- [Required task]: Pick out every line of the entries below where "code" occurs, and copy those lines.

- [Working data]:
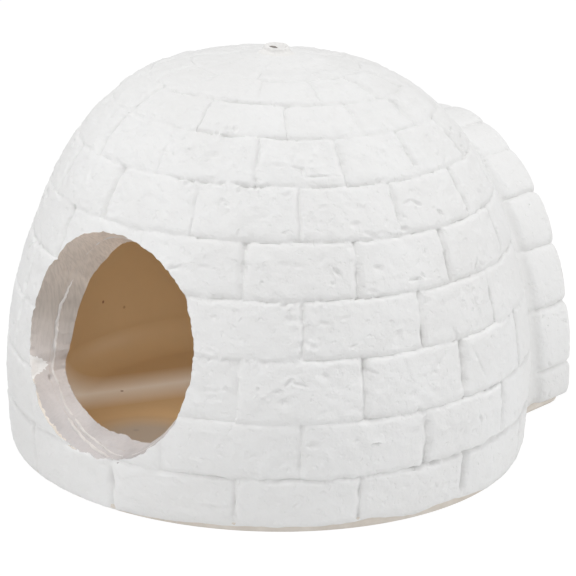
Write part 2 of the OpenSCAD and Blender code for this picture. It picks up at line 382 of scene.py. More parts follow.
# Marks that the cast has on its front: azimuth in degrees, height in mm, half length, half
# width and turn from level in mm and degrees, and how far they stand out or, below zero, go in
MARKS = [
    # lowest course
    (25, 5.0, 1.5, 1.2, 0, -0.25), (25.8, 5.4, 0.6, 0.5, 0, 0.3), (32, 5.7, 3.2, 0.4, 4, -0.25),
    (44, 7.7, 0.8, 0.6, 0, -0.3), (95, 3.8, 1.6, 1.1, 0, -0.22), (30, 6.6, 2.6, 0.5, 0, 0.2),
    # second course
    (50.6, 21.5, 1.1, 0.8, 0, -0.55), (63.4, 20.7, 1.3, 0.28, 3, -0.8), (33, 22.0, 0.6, 0.6, 0, -0.3),
    (34.5, 22.1, 0.5, 0.5, 0, -0.3), (27.4, 15.8, 1.2, 0.8, 0, -0.25), (46, 19.5, 0.6, 0.5, 0, -0.3),
    (28.5, 16.4, 0.8, 0.5, 0, 0.2), (83.5, 13.4, 1.2, 0.5, 20, -0.5), (84.5, 19.5, 0.7, 0.6, 0, -0.3),
    (90.7, 20.5, 1.2, 0.5, -50, -0.55), (94.3, 23.8, 0.9, 0.7, 0, -0.35), (73.9, 26.5, 1.4, 0.6, -50, -0.8),
    (58, 17.5, 1.0, 0.5, 10, -0.15), (39, 14.6, 1.4, 0.5, 0, -0.15), (43, 23.8, 1.2, 0.5, 0, 0.12),
    # third course
    (30.2, 33.1, 1.8, 0.45, 5, -0.35), (33, 33.6, 1.4, 0.4, -6, -0.3), (39.5, 34.3, 0.4, 0.4, 0, -0.5),
    (43.3, 33.8, 1.1, 0.4, 12, -0.55), (45.6, 35.6, 1.2, 0.5, 45, -0.7), (48, 35.2, 1.9, 0.42, -16, -0.6),
    (45, 33.0, 2.2, 0.7, 8, 0.25), (40.4, 32.7, 0.7, 0.6, 0, 0.35), (41.6, 31.8, 0.6, 0.5, 0, 0.3),
    (39.2, 32.9, 0.5, 0.5, 0, 0.25), (44.9, 31.3, 1.4, 0.6, 5, -0.25), (62.8, 37.2, 1.9, 0.4, -25, -0.45),
    (72.1, 30.6, 1.2, 0.7, 0, -0.28), (77.3, 36.2, 1.5, 0.35, 65, 0.3), (79.3, 36.6, 1.1, 0.6, 70, -0.3),
    (91.4, 33.4, 5.0, 0.35, -62, -0.35), (95.6, 26.6, 0.6, 0.5, 0, -0.6), (101.6, 31.1, 0.8, 0.6, 0, -0.3),
    (28, 29.5, 1.6, 0.5, 0, -0.15), (54, 29.0, 1.6, 0.5, 0, -0.12),
    # fourth course
    (46, 49.2, 1.3, 0.8, 0, -0.25), (46.3, 46.4, 1.0, 1.6, 0, -0.15), (53.2, 48.2, 1.5, 0.5, -12, -0.38),
    (57.6, 49.2, 1.3, 0.4, 4, -0.35), (55.5, 47.0, 1.6, 0.5, 0, 0.15), (49.4, 43.9, 0.8, 0.7, 0, -0.35),
    (50.8, 43.3, 0.7, 0.7, 0, -0.4), (50.2, 44.6, 0.6, 0.5, 0, 0.3), (49.9, 42.4, 0.6, 0.4, 0, 0.25),
    (59.2, 43.0, 0.9, 0.4, 15, -0.55), (60.8, 43.5, 0.7, 0.3, 0, 0.2), (71.7, 48.4, 0.8, 0.7, 0, -0.3),
    (69.6, 44.4, 1.0, 0.9, 30, -0.4), (75.6, 43.4, 0.8, 2.3, 5, -0.55), (77.6, 50.1, 1.4, 0.35, 20, -0.3),
    (85, 41.6, 0.5, 1.8, 18, -0.5), (93.4, 45.6, 0.35, 3.2, 20, -0.4), (99.6, 48.0, 0.35, 2.4, 4, -0.3),
    (44.6, 52.1, 0.9, 0.5, 0, -0.5), (45.6, 51.8, 0.8, 0.5, 20, 0.4), (47.9, 41.0, 0.8, 0.5, 0, -0.4),
    # fifth course
    (26.3, 59.1, 1.3, 0.6, 0, -0.4), (39.9, 61.1, 1.2, 1.0, 0, 0.22), (39.9, 61.1, 0.6, 0.5, 0, -0.2),
    (53.9, 61.8, 1.1, 1.0, 0, -0.35), (54.5, 61.2, 0.8, 0.6, 0, 0.2), (56.4, 58.9, 1.0, 0.6, -40, -0.65),
    (57.2, 58.2, 0.9, 0.4, -60, -0.4), (55.4, 56.3, 0.8, 0.35, -20, -0.4), (39.6, 56.8, 0.4, 0.4, 0, -0.4),
    (66.4, 59.0, 1.2, 0.6, -15, -0.35), (79.9, 60.4, 0.8, 0.9, 30, -0.35), (75.4, 55.4, 1.5, 0.4, 2, -0.65),
    (78, 55.8, 0.9, 0.45, -50, -0.6), (64.6, 54.2, 1.5, 0.4, -12, -0.35), (96.6, 54.9, 0.4, 1.5, -40, -0.6),
    (98.6, 54.2, 0.4, 1.0, 40, -0.4), (44.7, 60.6, 1.5, 0.6, 5, -0.2), (47.8, 60.2, 1.2, 0.5, 0, -0.18),
    (42.5, 58.2, 1.8, 0.7, 0, 0.1), (19.6, 58.3, 1.8, 0.35, 25, -0.55), (17.8, 58.8, 1.0, 0.6, 30, 0.35),
    (19.4, 57.3, 1.3, 0.5, 20, 0.3), (16.3, 59.5, 1.3, 0.6, 40, 0.25), (22, 60.9, 1.4, 0.5, 0, -0.18),
    # sixth course
    (28.6, 72.7, 0.6, 0.5, 0, -0.4), (29.9, 71.9, 0.6, 0.5, 0, -0.4), (27.6, 71.6, 0.5, 0.4, 0, -0.3),
    (33.8, 71.8, 1.3, 0.4, 0, -0.15), (39, 69.8, 1.5, 0.5, 0, -0.2), (54.2, 72.0, 1.4, 0.45, 0, -0.3),
    (60.9, 72.1, 0.7, 0.5, 0, -0.3), (62.2, 68.1, 1.1, 0.8, 0, -0.5), (65.8, 65.8, 2.2, 0.5, -18, -0.4),
    (68.3, 65.9, 1.0, 0.5, 15, -0.35), (78.5, 71.3, 1.6, 0.4, 12, -0.5), (81.6, 70.7, 1.4, 0.45, -35, -0.6),
    (79.5, 69.5, 2.4, 1.4, 0, 0.22), (76.3, 68.5, 0.5, 0.5, 0, -0.5), (75.6, 66.1, 1.0, 0.6, -10, -0.7),
    (88.5, 67.8, 1.2, 0.42, -45, -0.6), (100.1, 66.4, 0.9, 0.6, -30, -0.5), (81, 73.5, 0.5, 0.4, 0, -0.4),
    (83, 72.2, 0.5, 0.4, 0, -0.3), (-15.4, 71.0, 0.4, 2.0, 20, -0.25), (51.5, 67.6, 1.4, 0.6, 0, -0.15),
    # seventh course
    (23.2, 81.2, 1.5, 0.7, 0, -0.3), (25, 80.4, 0.9, 0.5, 0, 0.2), (42.7, 80.0, 1.7, 0.4, 0, -0.45),
    (48, 79.6, 1.4, 0.42, -12, -0.6), (49.8, 78.8, 0.45, 1.0, 0, -0.65), (54.6, 77.9, 3.4, 0.4, 0, -0.55),
    (51.5, 79.6, 2.6, 0.8, 0, 0.18), (72.8, 76.4, 1.4, 0.5, 15, -0.45), (66, 81.2, 1.4, 0.5, 0, -0.12),
    # eighth course and up
    (27.9, 86.2, 0.7, 0.6, 0, -0.6), (26.9, 88.7, 1.4, 0.6, 0, -0.25), (-18.9, 85.3, 0.9, 0.6, 0, -0.5),
    (36, 88.6, 1.3, 0.5, 0, -0.2), (10, 88.2, 1.4, 0.45, 0, -0.3), (60, 93.0, 1.2, 0.4, 0, -0.2),
]

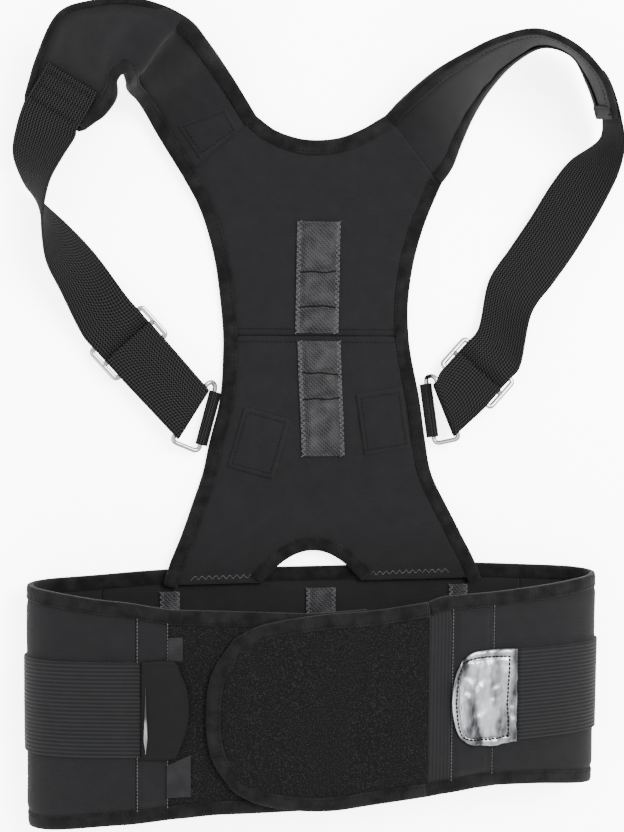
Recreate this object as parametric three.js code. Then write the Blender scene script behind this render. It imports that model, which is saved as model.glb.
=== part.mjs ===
// Back and shoulder posture corrector: a padded back panel with two shoulder pads, webbing loops on
// metal sliders and rings, and a waist belt whose right wing laps over the left one.
// Millimetres, +Z up, origin under the middle of the belt's back, +Y towards the neck.
import * as THREE from "three";

// Waist belt
const BELT_HALF = 187.5;       // middle of the wall at the side folds
const BELT_HEIGHT = 152;
const BELT_RISE = 54;          // middle of the front wall above the middle of the back wall
const FOAM = 4.7;              // belt wall
const FLAP_END = -77.4;        // rounded end of the right wing
const FLAP_SEAM = 63.6;        // where the wing's loop pile ends
const TAPE_WIDTH = 15;         // ribbed tape over that seam
const CASING_WIDTH = 29.5;     // boned casing beside the tape
const LEFT_CASING = -121.5;    // outer edge of the left casing
const LEFT_CASING_WIDTH = 19.5;
const LAP_FADE = 70;           // length over which the right wing comes down to the wall
const LEFT_FADE = 45;          // and over which the left one goes in, before the flap's end
const LEFT_OVER = 5;
const LEFT_END = 24;           // hidden end of the left wing
const BACK_CASING = 0.523 * BELT_HALF;  // middle of the casings inside the back
const BACK_CASING_WIDTH = 13;
const BAND_WIDTH = 60;         // elastic side band
const BAND_THICK = 1.6;
const RIGHT_BAND_END = 124.5;
const LEFT_BAND_END = -118.5;
const BAND_ROOT = 0.945;       // share of the half width where the bands are sewn to the back
const TAB_GAP = 0.4;
const TAB_ROUND = 16;
const TAB_LENGTH = 46;
const TAB_HEIGHT = 62;
const TAB_THICK = 2.4;
const LEFT_TAB_LENGTH = 29;

// Bound edges
const EDGE = 2;                // foam pressed thin inside the binding
const TAPE = 0.9;
const REACH = 8;               // binding seen on each face
const CLEAR = 0.35;
const BIND_HALF = EDGE / 2 + CLEAR + TAPE;
const NOSE = 0.7;              // share of the tape's thickness that it stands out past the edge

// Back panel
const PANEL = 3.6;
const HEM_Y = 70;
const SEAM_Y = 233.6;
const NECK_Y = 359.5;
const PRONG_Y = 335;           // arm side corner under each shoulder pad
const WAIST_HALF = 61.2;       // half width at the seam
const PRONG_RISE = 8;
const NECK_HALF = 44;          // half distance between the pads along the neck
const NECK_DEPTH = 16;
const PANEL_MID_X = 1;
const ARCH_HALF = 35;
const ARCH_HEIGHT = 22;
const ARCH_X = -3.8;

// Shoulder pads and webbing
const PAD_WIDTH = 58;
const PAD = 3.6;
const PAD_EDGE = 1.3;
const LOOP_REACH = 187;        // straps' greatest distance from the middle
const LOOP_HEAD = 70;          // top of the loops above the pads' roots
const LOOP_RISE = 58;
const WEB_WIDTH = 38;
const WEB = 1.6;
const WEB_LAP = 25;            // length sewn on the pad
const WIRE = 3.2;
const RING_LENGTH = 46;        // between the short bars' middles
const RING_WIDTH = 13;         // between the long bars' middles
const ANCHOR_WIDTH = 36;
const ANCHOR_THICK = 1.3;
const ANCHOR_LEG = 5;
const SLIDER_LENGTH = 47;
const SLIDER_WIDTH = 27;
const SLIDER_THICK = 1.8;
const SLIDER_BAR = 3.4;
const WEAVE = SLIDER_THICK / 2 + CLEAR + WEB / 2;

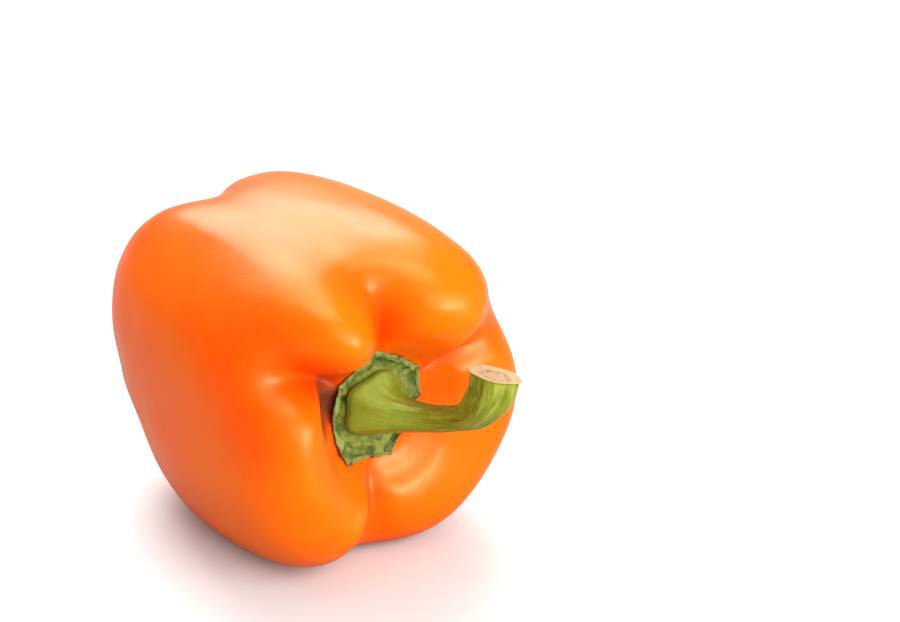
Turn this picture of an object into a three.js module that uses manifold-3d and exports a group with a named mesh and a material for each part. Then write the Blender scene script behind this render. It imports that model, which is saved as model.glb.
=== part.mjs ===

- [Result of the exercise]:
Write part 2 of the OpenSCAD and Blender code for this picture. It picks up at line 382 of scene.py. More parts follow.
Recreate this object as parametric three.js code. Then write the Blender scene script behind this render. It imports that model, which is saved as model.glb.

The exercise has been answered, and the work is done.